I have a tendency to work really hard to try to get things to work out in a certain way, praying that the Lord’s will would be done, but all the while basically just asking Him to bless my will instead of submitting to His. I have my own agenda, and I have gone through life like I can make things perfectly fall into place by sheer willpower and effort of my own making.

If you haven’t reached this point in your life, learn from my experiences with it: you can’t make it work out your way. Sure, you might get what you want, but it likely won’t be as good as you thought it was going to be, and you might have missed out on something far better in the process because you were so tunnel-visioned on what you thought was best for you. In doing this, we blind ourselves to God’s better offers for our lives.

He came that we might have life, and have it to the full. What makes us think that the things we want are better than the things He desires to give us? Yes, sometimes we want the same things He wants for us, but I encourage you to be willing to let go of your plans and remain open to the idea that He might have something far better in store for you than even your wildest dreams. And that’s pretty amazing.

Less is More

While this may be a common platitude, it still rings true. If you are involved in fewer things, you get to be more involved with each of them than if you tried to be fully involved in a greater number of activities. If you have a smaller group of close friends, you get to know them better than if you tried to get to know a larger group on a deep level. If you own fewer possessions, you use them more and appreciate them more than if you had an overabundance of things you never use and misplace or forget you even own.

I’m not advocating having less simply for the sake of trying to have the least amount of stuff possible —that is still, at its core, about having pride in what you possess. There’s nothing wrong with owning things, as long as those things don’t end up owning you. We have far more than we need, and even, at times, more than we want. Embracing the idea of “less is more” is really more about choosing which things, activities, and relationships you care about the most, and then being willing to let the others go.

I recently have become a big proponent of simpler living. Not only does it support my desire to be intentional about investing in what really matters to me and not stretch myself too thin by saying yes to too many things, but it also offers small steps to accomplish those things.

Decluttering (or editing,purging, downsizing, or whatever you choose to call it) has become fun for me, as I evaluate the physical possessions I have in light of what I want my life and my home to look like. As a mildly OCD (or not-so-mildly, depending on who you ask) person with a distinct Type A personality, I like things to be clean and organized all the time. With fewer things crowding up my space, it takes far less time to keep things the way I like them. I’m also far less likely to misplace things, since there are fewer things to lose and fewer places to lose them in.

I have begun to let go of my packrat tendencies, saving everything “just in case,” and adopted a more realistic view of the things I own, recognizing that I probably will never again look at all the papers I wrote in high school English or feel the need to wear my graduation gown again.

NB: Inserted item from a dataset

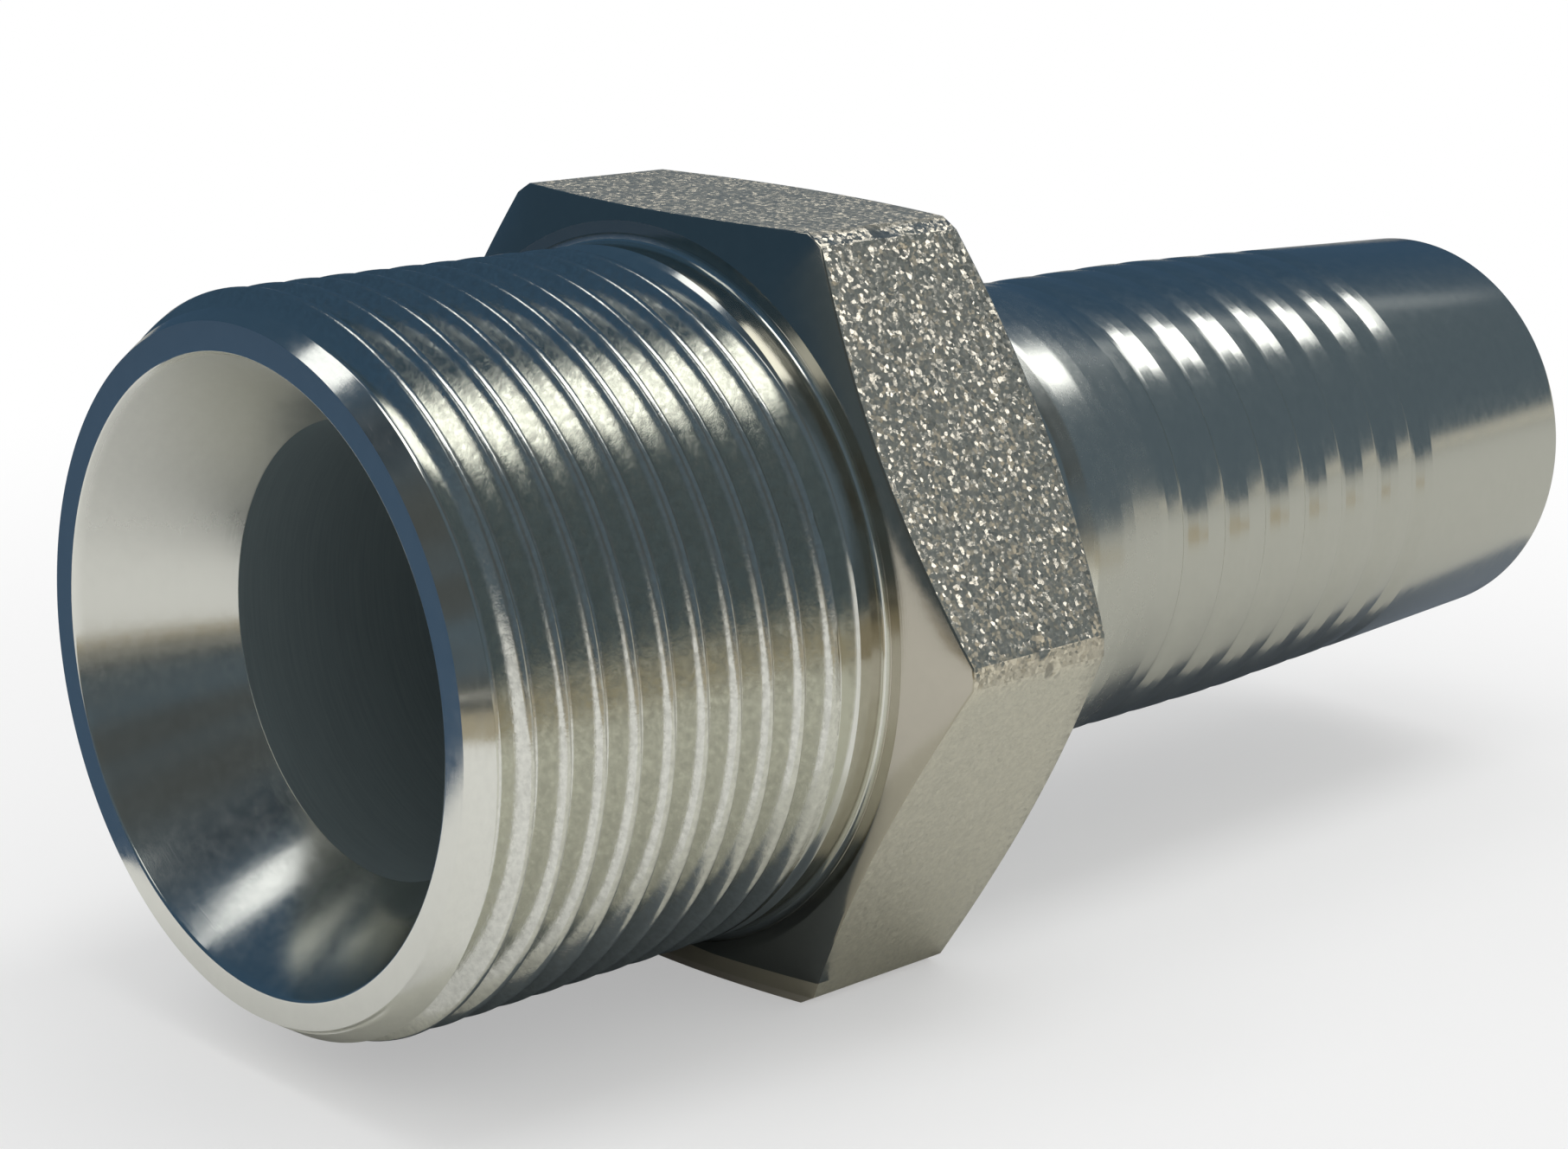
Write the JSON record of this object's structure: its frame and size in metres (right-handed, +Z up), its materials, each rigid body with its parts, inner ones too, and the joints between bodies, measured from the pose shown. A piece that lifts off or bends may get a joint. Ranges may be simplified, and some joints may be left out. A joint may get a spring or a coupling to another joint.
{
  "type": "press hose coupling",
  "caption": "Turned steel hose insert with a male pipe thread, a 60 degree sealing cone, a spanner hexagon and a grooved tail for a pressed hose.",
  "frame": {"origin": "centre of the threaded end's mouth face, on the common axis", "axes": "+X along the common axis from the threaded mouth to the tip of the hose tail, +Z up, one flat of the hexagon facing straight down"},
  "size_m": [0.103, 0.0524, 0.046],
  "materials": {
    "steel": "satin turned steel"
  },
  "bodies": {
    "root": {"hose_insert": "steel"}
  },
  "joints": []
}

While some things have sentimental value (which is totally fine; we need things that are special to us), I don’t feel the need to save everything anymore, and that’s quite liberating.

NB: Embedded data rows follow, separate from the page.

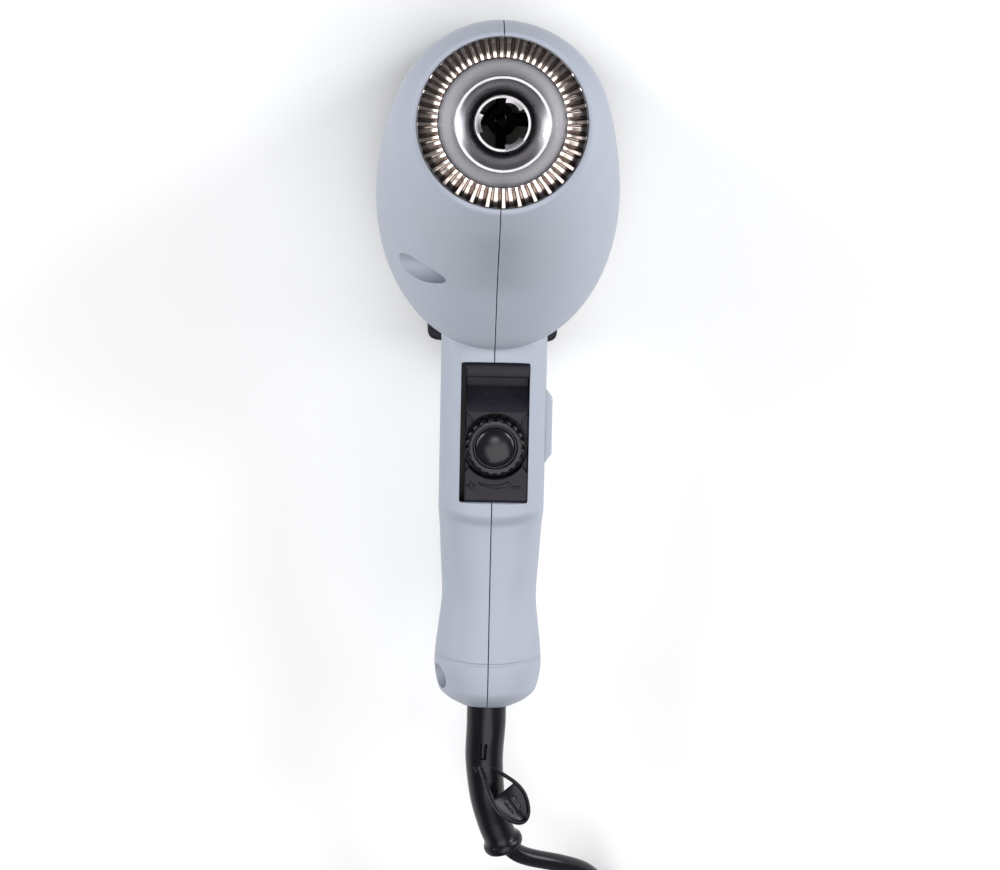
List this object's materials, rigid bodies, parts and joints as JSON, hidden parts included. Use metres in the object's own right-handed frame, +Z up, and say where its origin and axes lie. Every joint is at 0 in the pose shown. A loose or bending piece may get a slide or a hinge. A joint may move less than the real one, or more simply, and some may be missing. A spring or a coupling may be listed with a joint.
{
  "type": "hot air gun",
  "caption": "Pistol-shaped hot air gun with a steel nozzle, pleated heat shield, temperature dial, slide switch, rear stand and a coiled mains cord.",
  "frame": {"origin": "on the floor under the middle of the gun, which stands on its rear pads with the nozzle up", "axes": "+Z up along the nozzle, the way the hot air leaves; the handle leads away along -Y; +X is the slide switch's side"},
  "size_m": [0.1174, 0.4403, 0.173],
  "materials": {
    "shell": "fine matte moulded, light blue grey",
    "charcoal": "matte charcoal",
    "rubber": "black rubber",
    "gloss": "glossy black",
    "steel": "turned steel",
    "warm_steel": "nickel-coloured pleated sheet",
    "zinc": "zinc plated",
    "mica": "mica sheet",
    "ceramic": "fired ceramic",
    "wire": "resistance wire",
    "copper": "enamelled copper",
    "magnet": "ferrite",
    "dark_plastic": "dark engineering plastic",
    "board": "solder-masked laminate",
    "white": "off-white heat-resistant plastic",
    "brown": "insulation",
    "blue": "insulation and potentiometer body"
  },
  "bodies": {
    "housing": {"left_shell": "shell", "right_shell": "shell", "rear_cover": "charcoal", "stand_pad_1": "rubber", "stand_pad_2": "rubber", "stand_pad_3": "rubber", "stand_pad_4": "rubber", "case_screw_head_front": "zinc", "case_screw_head_top": "zinc", "case_screw_head_rear": "zinc", "case_screw_grip": "zinc", "case_screw_cap": "zinc", "heat_shield_ring": "warm_steel", "heat_shield_disc": "steel", "nozzle_collar": "steel", "nozzle_tab_ring": "steel", "heater_tube": "steel", "mica_sleeve": "mica", "ceramic_core": "ceramic", "heating_coil": "wire", "temperature_probe": "steel", "thermal_cutout": "zinc", "fan_duct": "white", "motor_can": "zinc", "motor_end_cap": "white", "motor_magnet_a": "magnet", "motor_magnet_b": "magnet", "motor_bearing_rear": "zinc", "motor_bearing_front": "zinc", "motor_brush_left": "magnet", "motor_brush_right": "magnet", "dial_bezel": "charcoal", "dial_potentiometer": "blue", "control_board": "board", "power_switch": "dark_plastic", "cord_clamp": "charcoal", "clamp_screw_1": "zinc", "clamp_screw_2": "zinc", "lead_live": "brown", "lead_neutral": "blue", "strain_relief": "rubber", "mains_cord": "gloss", "cord_coil": "gloss", "coil_tie": "rubber", "plug_body": "rubber", "plug_pin_1": "steel", "plug_pin_2": "steel"},
    "fan_rotor": {"impeller": "dark_plastic", "motor_shaft": "steel", "motor_armature": "copper", "commutator": "copper"},
    "dial": {"temperature_dial": "gloss", "dial_axle": "zinc"},
    "switch": {"switch_button": "shell"}
  },
  "joints": [
    {"name": "fan_spin", "type": "hinge", "parent": "housing", "child": "fan_rotor", "pos_m": [0, 0.0935, 0.055], "axis": [0, 0, 1], "continuous": true},
    {"name": "temperature_turn", "type": "hinge", "parent": "housing", "child": "dial", "pos_m": [0.0008, -0.0272, 0.08271], "axis": [0, -0.0545, 0.9985], "range_deg": [-135, 135]},
    {"name": "switch_slide", "type": "slide", "parent": "housing", "child": "switch", "axis": [0, 1, 0], "range_m": [-0.003, 0.003]}
  ]
}
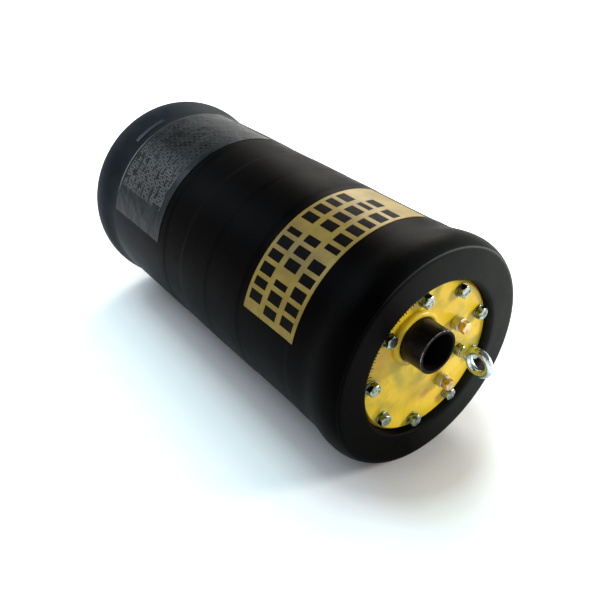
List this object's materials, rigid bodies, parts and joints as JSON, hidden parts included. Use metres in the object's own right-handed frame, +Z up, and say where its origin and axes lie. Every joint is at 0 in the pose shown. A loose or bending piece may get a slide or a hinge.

Getting rid of unnecessary things is kind of addictive. Once I started, I couldn’t stop thinking of more and more things I no longer use that could be added to the bags accumulating in the hall closet. I just couldn’t get enough of the freedom I found when I let go. Having fewer things makes me more appreciative of the things I choose to keep, and the things that I now will have more time for, like relaxing with friends. My room and my life are starting to have more wiggle room in them, and that’s beautiful to me.